The 10-year chart of Mountain Boy Minerals Ltd. (TSXV: MTB) shares bears a striking resemblance to that of out-of-the money call options.
Investors in options understand that, if they are wrong, their investment is going to zero. It is unclear whether all penny stock investors enjoy this level of disclosure.
Given that there are hundreds, if not thousands, of companies on the TSX Venture exchange with charts that resemble charts of options, the question begs to be asked: If the TSX Venture Exchange was renamed an options exchange would investors be afforded a higher level of “full, true and plain disclosure of all material facts relating to the securities issued or proposed to be distributed,” as reported by the Ontario Securities Commission guidelines for prospectus offerings, the legal gold standard with regard to the sale of securities to retail, mom and pop investors?
Are many of the no-sales, no-earnings penny stocks trading on the TSX Venture Exchange actually options in disguise?
What does all of this mean for the average Canadian?
First, unfortunately, renaming the TSX Venture Exchange to an options exchange would not create a marketplace free of pitfalls for investors. However, it would shore-up many. An elderly couple could no longer be pitched an investment in shares in a fraudulent company with a Peruvian claim; and unless the elderly couple specifically asked for access, they would not have access to options issued by such a firm.

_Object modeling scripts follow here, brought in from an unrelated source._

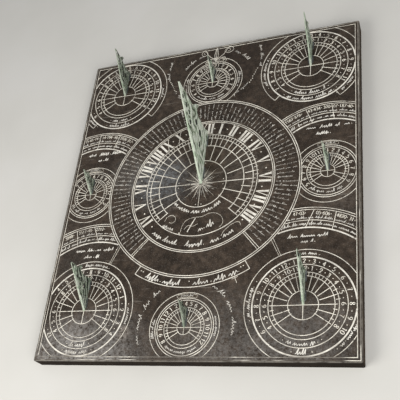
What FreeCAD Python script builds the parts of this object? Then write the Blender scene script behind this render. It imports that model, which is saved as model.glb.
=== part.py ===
import FreeCAD, Part
import math
import os
import Sketcher

# A slate sundial plate with nine dials. It lies face up: +Z is out of the face, +Y is
# north (the XII side of every dial), and the origin is the middle of the underside.
# Every gnomon is a bronze plate that stands on the noon line of its dial. Its two tenons
# go down into mortises in the slate, and lead is run in round them.

doc = FreeCAD.newDocument("garden_sundial")
sheet = doc.addObject("Spreadsheet::Sheet", "Sizes")

# Millimetres, apart from the latitude in degrees. The main dial is placed from the middle
# of the plate, and the others keep a margin from its edges to their centres.
sizes = {
    "latitude": 55.67,        # slope of every style edge
    "plate_width": 521,
    "plate_length": 610,
    "plate_thick": 25,
    "arris": 1.5,             # broken edge round the slate's face and underside
    "main_east": -3,          # main dial's centre from the middle of the plate
    "main_north": 2,
    "corner_side_margin": 80,
    "corner_north_margin": 87,
    "corner_south_margin": 82,
    "small_side_margin": 48,
    "small_north_margin": 88,
    "small_south_margin": 51,
    "tenon_depth": 15,
    "mortise_depth": 18,
    "caulking": 2.5,          # lead between a tenon and its mortise, all round
}

# The same sizes for each kind of gnomon: length of the style edge, gauge of the plate,
# length of the foot, blunt width at the tip, height and reach of the spur on the back
# edge, how far the back edge draws in behind the spur, tenon length, distance from the
# tenons to the ends of the foot, and radius of the largest piercing.
gnomonSizes = {
    "main": dict(style=177, gauge=5, foot=108, tip=4, spur_up=50, spur_out=15,
                 draw_in=3, tenon=18, inset=12, pierce=4.2),
    "corner": dict(style=92, gauge=4, foot=59, tip=3, spur_up=34, spur_out=6,
                   draw_in=4, tenon=12, inset=8, pierce=3),
    "small": dict(style=50, gauge=3, foot=33, tip=2, spur_up=18, spur_out=3,
                  draw_in=2, tenon=7, inset=5, pierce=2),
}
for kind, ownSizes in gnomonSizes.items():
    for word, number in ownSizes.items():
        sizes[f"{kind}_{word}"] = number

for row, (alias, number) in enumerate(sizes.items(), start=1):
    sheet.set(f"A{row}", alias)
    sheet.set(f"B{row}", str(number))
    sheet.setAlias(f"B{row}", alias)
doc.recompute()

# Pierced work, from the tip down: height as a share of the rise, place as a share of the
# way from the style edge to the back edge, and radius as a share of the largest one.
piercings = {
    "main": [(0.83, 0.42, 0.4), (0.71, 0.5, 0.6), (0.61, 0.52, 0.5), (0.545, 0.32, 0.6),
             (0.385, 0.72, 0.85), (0.24, 0.66, 1.0), (0.21, 0.44, 0.7)],
    "corner": [(0.62, 0.45, 0.5), (0.42, 0.6, 0.75), (0.23, 0.55, 1.0)],
    "small": [(0.52, 0.5, 0.55), (0.27, 0.6, 1.0)],
}

# Each dial: its gnomon's kind, and its centre east and north of the plate's middle.
east = "Sizes.main_east"
north = "Sizes.main_north"
cornerAcross = "(Sizes.plate_width / 2 - Sizes.corner_side_margin)"
cornerUp = "(Sizes.plate_length / 2 - Sizes.corner_north_margin)"
cornerDown = "(Sizes.plate_length / 2 - Sizes.corner_south_margin)"
smallAcross = "(Sizes.plate_width / 2 - Sizes.small_side_margin)"
smallUp = "(Sizes.plate_length / 2 - Sizes.small_north_margin)"
smallDown = "(Sizes.plate_length / 2 - Sizes.small_south_margin)"
dials = {
    "main": ("main", east, north),
    "north_west": ("corner", f"{east} - {cornerAcross}", f"{north} + {cornerUp}"),
    "north_east": ("corner", f"{east} + {cornerAcross}", f"{north} + {cornerUp}"),
    "south_west": ("corner", f"{east} - {cornerAcross}", f"{north} - {cornerDown}"),
    "south_east": ("corner", f"{east} + {cornerAcross}", f"{north} - {cornerDown}"),
    "north": ("small", east, f"{north} + {smallUp}"),
    "south": ("small", east, f"{north} - {smallDown}"),
    "west": ("small", f"{east} - {smallAcross}", north),
    "east": ("small", f"{east} + {smallAcross}", north),
}


def valueOf(expression):
    """The number an expression has now, to draw a sketch near its solved shape."""
    return float(sheet.evalExpression(expression))


def newBody(name):
    body = doc.addObject("PartDesign::Body", name)
    body.Label = name
    return body


def newSketch(body, name, plane, lift="0"):
    """A sketch on one of the body's own origin planes, lifted along the plane's normal."""
    sketch = body.newObject("Sketcher::SketchObject", name)
    support = [item for item in body.Origin.OriginFeatures if item.Role == plane][0]
    sketch.AttachmentSupport = [(support, "")]
    sketch.MapMode = "FlatFace"
    sketch.setExpression("AttachmentOffset.Base.z", lift)
    return sketch


def bind(sketch, constraint, name, expression):
    index = sketch.addConstraint(constraint)
    sketch.renameConstraint(index, name)
    sketch.setExpression(f"Constraints.{name}", expression)


def pinPoint(sketch, edge, end, name, across, up):
    """Hold one sketch point at the given distances from the sketch's origin."""
    bind(sketch, Sketcher.Constraint("DistanceX", -1, 1, edge, end, valueOf(across)), f"{name}x", across)
    bind(sketch, Sketcher.Constraint("DistanceY", -1, 1, edge, end, valueOf(up)), f"{name}y", up)


def arcBetween(start, finish, radius, side):
    """An arc and whether it runs from finish to start, as arcs always turn left."""
    chord = finish - start
    middle = (start + finish) * 0.5
    normal = FreeCAD.Vector(-chord.y, chord.x, 0).normalize()
    centre = middle + normal * side * math.sqrt(radius ** 2 - (chord.Length / 2) ** 2)
    first, last = (start, finish) if side > 0 else (finish, start)
    angles = [math.atan2((p - centre).y, (p - centre).x) for p in (first, last)]
    circle = Part.Circle(centre, FreeCAD.Vector(0, 0, 1), radius)
    return Part.ArcOfCircle(circle, angles[0], angles[1]), side < 0


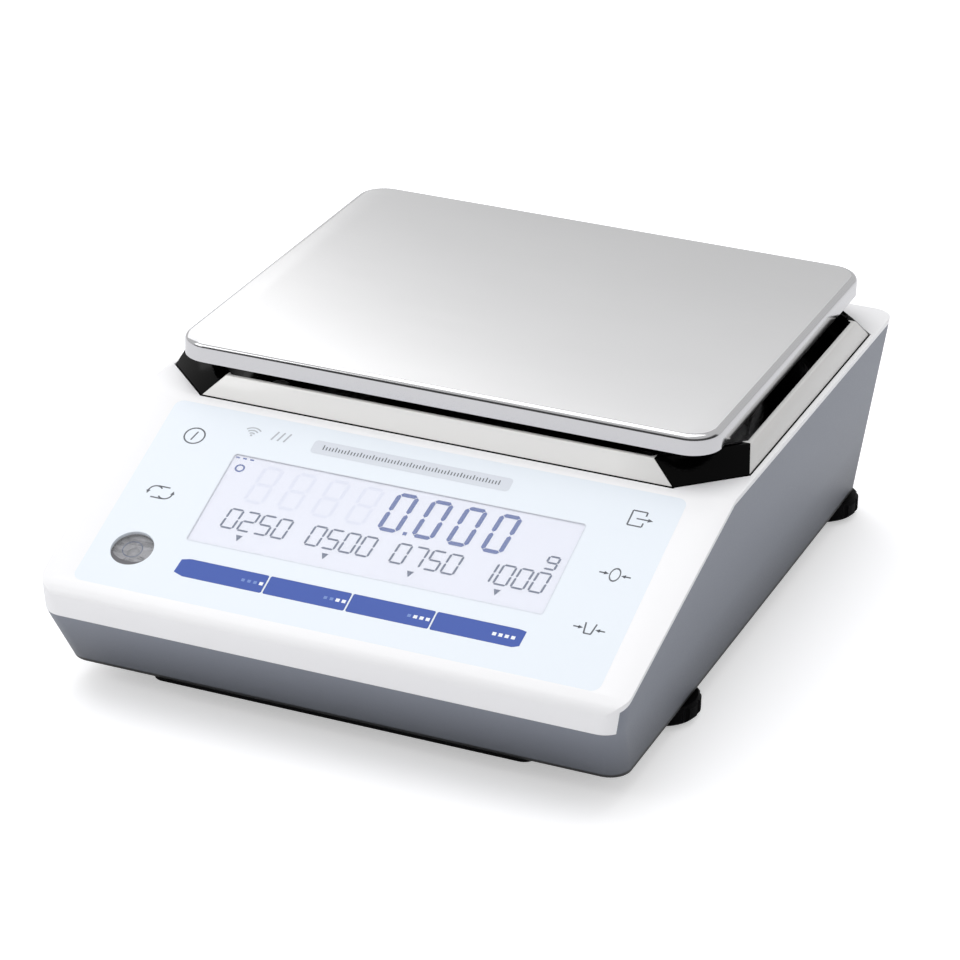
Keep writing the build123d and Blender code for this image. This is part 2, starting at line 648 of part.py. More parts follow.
def support_screw():
    return screw(0, PAN_Y, SUPPORT_TOP, ARM_THICKNESS + SUPPORT_SCREW_GRIP)


def weighing_hook():
    top = CELL_BOTTOM - POST_BELOW_CELL
    centre = top - HOOK_RING_RADIUS - HOOK_DROP
    ring_wire = Pos(0, PAN_Y, centre) * Rot(90, 0, 0) * Torus(HOOK_RING_RADIUS, HOOK_WIRE_RADIUS)
    return ring_wire + rod(0, PAN_Y, centre + HOOK_RING_RADIUS, top, HOOK_WIRE_RADIUS)


# Weigh cell

def weigh_cell():
    half = CELL_WIDTH / 2
    cell = block(-half, half, CELL_FRONT, CELL_REAR, CELL_BOTTOM, CELL_TOP)
    y0 = CELL_FRONT + CELL_FIXED_LENGTH
    y1 = y0 + CELL_BEAM_LENGTH
    cell -= block(-half, half, y0, y1, CELL_BOTTOM + CELL_BEAM, CELL_TOP - CELL_BEAM)
    for y in (y0 + CELL_NOTCH_RADIUS, y1 - CELL_NOTCH_RADIUS):
        for z in (CELL_BOTTOM + CELL_BEAM, CELL_TOP - CELL_BEAM):
            cell -= Pos(0, y, z) * Rot(0, 90, 0) * Cylinder(CELL_NOTCH_RADIUS, CELL_WIDTH)
    cell -= rod(0, PAN_Y, 0, PAN_HEIGHT, POST_RADIUS)
    cell -= rod(0, PAN_Y, SPRING_BOTTOM, PAN_HEIGHT, SPRING_POCKET_RADIUS)
    for x, y in cell_screw_places():
        cell -= rod(x, y, 0, CELL_BOTTOM + CELL_SCREW_BORE, SCREW_RADIUS)
    return cell


def overload_spring():
    height = SHOULDER_BOTTOM - SPRING_BOTTOM - SPRING_WIRE
    path = Helix(height / SPRING_TURNS, height, SPRING_RADIUS)
    start = Plane(origin=path @ 0, z_dir=path % 0)
    coil = sweep(start * Circle(SPRING_WIRE / 2), path, is_frenet=True)
    return Pos(0, PAN_Y, SPRING_BOTTOM + SPRING_WIRE / 2) * coil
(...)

Second, creating a marketplace with a higher level of “full, true and plain disclosure” removes a unknown, but seemingly vast, amount of motive from Canadian society for citizens to commit nefarious acts, including murder, as explained by Adrian du Plessis in the YouTube videos above. Selling fraudulent stock requires deception and in more than one instance has involved organized crime.
By insisting that companies with no revenues, no earnings, or other flaws sell only options, and not stocks, stock market regulators would be putting up a clear warning flag for the average Canadian that says, “Hey, this investment is probably going to zero,” while still allowing what seemingly few legitimate junior companies there are to have access to capital.
An examination of the Toronto Stock Exchange and TSX Venture indicates a number of smaller companies with revenues and profits trading on the junior exchange, while, perhaps puzzlingly, a number with no revenues and no profits trading on the senior exchange.
A seeming common-sense idea might be to only allow shares of companies with trailing 12 month revenues of some amount (perhaps $500,000) to trade on the Toronto Stock Exchange, and those with less to be classified as options, and listed on the TSX Venture Exchange. Currently, companies must have net assets of $7.5 million and pre-tax earnings of $200,000 to be eligible to list on the Toronto Stock Exchange. Alternatively, other variations of this formula worth consideration might include earnings minimums.
In addition to removing a seemingly huge creator of motive for nefarious acts from Canadian society, conceivably, creating this new perpetual options playing field, with a higher level of disclosure for investors, could allow a greater number of small companies to raise capital by participating in securities offerings, and an increase in trading activity.